Why would (this newer version of) named need to write its zone files?

This is a non-recursive secondary/backup name server and this instance of BIND/named is not to change zones.

So I suppose the question could be: How can I tell BIND not to try to write into its zone directory and not to complain about not being able to?

Bind version is bind-9.16.23-18.el9_4.1.x86_64

EDIT: Out of curiosity I temporarily made the folder writable by the named group and started the service.

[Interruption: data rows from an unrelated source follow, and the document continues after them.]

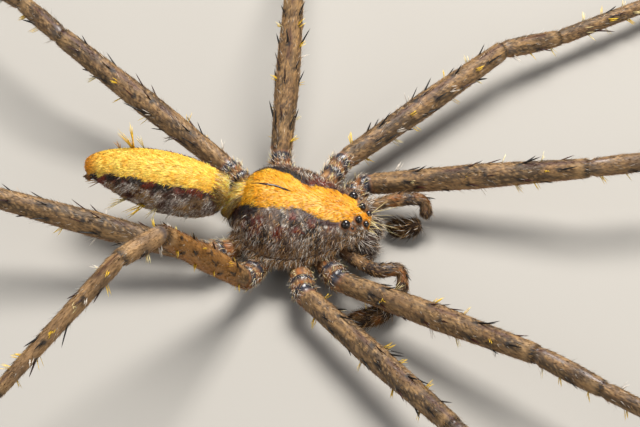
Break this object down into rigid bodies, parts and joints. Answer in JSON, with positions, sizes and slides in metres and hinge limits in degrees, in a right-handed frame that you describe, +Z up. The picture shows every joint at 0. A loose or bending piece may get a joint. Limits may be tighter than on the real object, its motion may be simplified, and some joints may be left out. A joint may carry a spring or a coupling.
{
  "type": "wandering spider",
  "caption": "Life-size still model of a huntsman-like wandering spider with a yellow back stripe, standing with its legs spread, for display.",
  "frame": {"origin": "middle of the spider's outer box, on the floor under its feet", "axes": "+X towards the head, +Y towards the spider's left side, +Z up from the floor"},
  "size_m": [0.1424, 0.1072, 0.0164],
  "materials": {
    "leg_hair": "short khaki-brown hair lying flat, with darker mottling and black spines",
    "joint_skin": "orange-tan skin with dark blue-grey plates and bristles",
    "eye": "black, wet-looking and rounded",
    "face_hair": "long grey-white hairs over dark brown",
    "palp_hair": "dark brown hair with orange-tan patches",
    "carapace_hair": "golden-yellow band over grey-brown sides",
    "under_skin": "matt brown skin",
    "abdomen_hair": "golden-yellow band over mottled grey-brown sides with pale tufts",
    "spinneret_skin": "matt tan skin with short hair"
  },
  "bodies": {
    "root": {"abdomen": "abdomen_hair", "carapace": "carapace_hair", "chelicera_l": "face_hair", "chelicera_r": "face_hair", "coxa_l1": "joint_skin", "coxa_l2": "joint_skin", "coxa_l3": "joint_skin", "coxa_l4": "joint_skin", "coxa_r1": "joint_skin", "coxa_r2": "joint_skin", "coxa_r3": "joint_skin", "coxa_r4": "joint_skin", "eye_front_l": "eye", "eye_front_r": "eye", "eye_middle_l": "eye", "eye_middle_r": "eye", "eye_rear_l": "eye", "eye_rear_r": "eye", "eye_side_l": "eye", "eye_side_r": "eye", "femur_l1": "leg_hair", "femur_l2": "leg_hair", "femur_l3": "leg_hair", "femur_l4": "leg_hair", "femur_r1": "leg_hair", "femur_r2": "leg_hair", "femur_r3": "leg_hair", "femur_r4": "leg_hair", "foot_l1": "leg_hair", "foot_l2": "leg_hair", "foot_l3": "leg_hair", "foot_l4": "leg_hair", "foot_r1": "leg_hair", "foot_r2": "leg_hair", "foot_r3": "leg_hair", "foot_r4": "leg_hair", "palp_arm_l": "palp_hair", "palp_arm_r": "palp_hair", "palp_tarsus_l": "palp_hair", "palp_tarsus_r": "palp_hair", "patella_l1": "leg_hair", "patella_l2": "leg_hair", "patella_l3": "leg_hair", "patella_l4": "leg_hair", "patella_r1": "leg_hair", "patella_r2": "leg_hair", "patella_r3": "leg_hair", "patella_r4": "leg_hair", "pedicel": "under_skin", "spinnerets": "spinneret_skin", "sternum": "under_skin", "tibia_l1": "leg_hair", "tibia_l2": "leg_hair", "tibia_l3": "leg_hair", "tibia_l4": "leg_hair", "tibia_r1": "leg_hair", "tibia_r2": "leg_hair", "tibia_r3": "leg_hair", "tibia_r4": "leg_hair"}
  },
  "joints": []
}
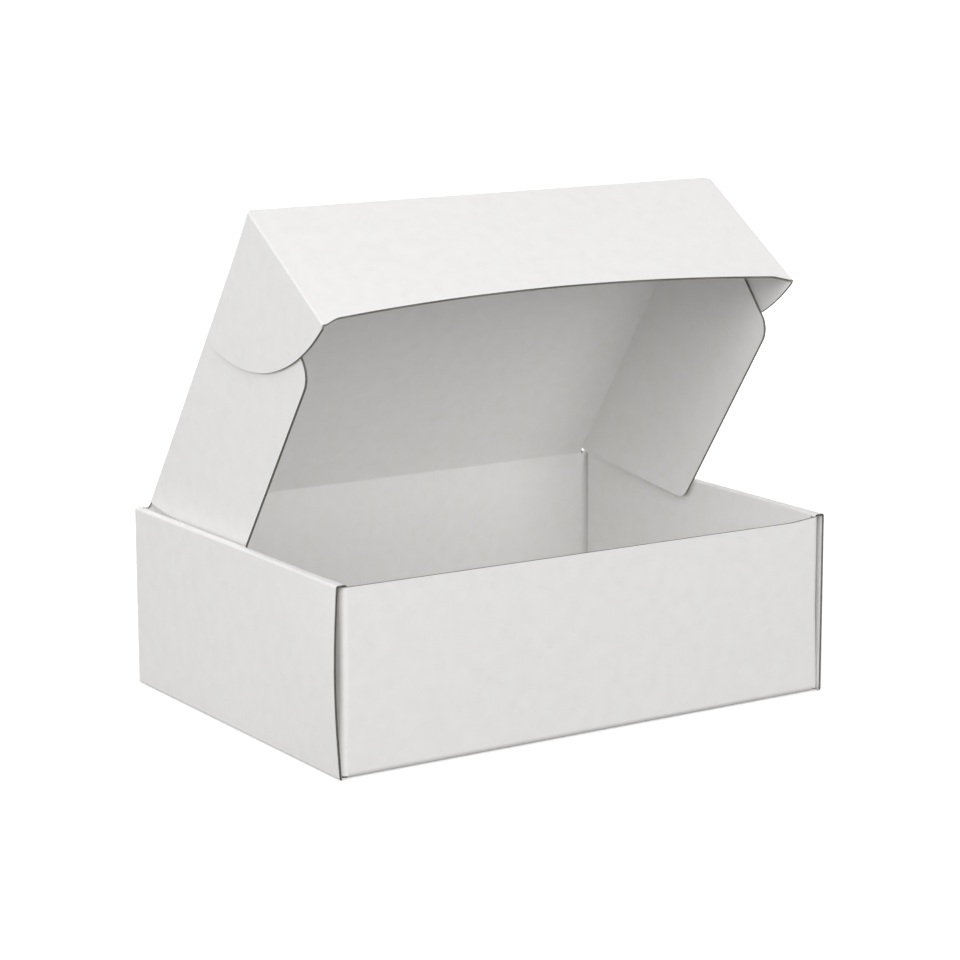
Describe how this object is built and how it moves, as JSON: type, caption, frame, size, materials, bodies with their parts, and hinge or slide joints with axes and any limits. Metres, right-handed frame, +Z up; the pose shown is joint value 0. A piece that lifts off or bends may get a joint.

This is what it wrote:

-rw-r--r--. 1 named named 1045 Jul 29 17:51 /var/named/localhost_resolver.mkeys.jnl -rw-r--r--. 1 named named 1045 Jul 29 17:51 /var/named/external.mkeys.jnl -rw-r--r--. 1 named named 1045 Jul 29 17:51 /var/named/internal.mkeys.jnl -rw-r--r--. 1 named named 821 Jul 29 17:52 /var/named/internal.mkeys -rw-r--r--. 1 named named 821 Jul 29 17:52 /var/named/external.mkeys -rw-r--r--. 1 named named 821 Jul 29 17:52 /var/named/localhost_resolver.mkeys 

So, these are some type of journal files. How can disable writing these journal entries as the zones are read-only anyway?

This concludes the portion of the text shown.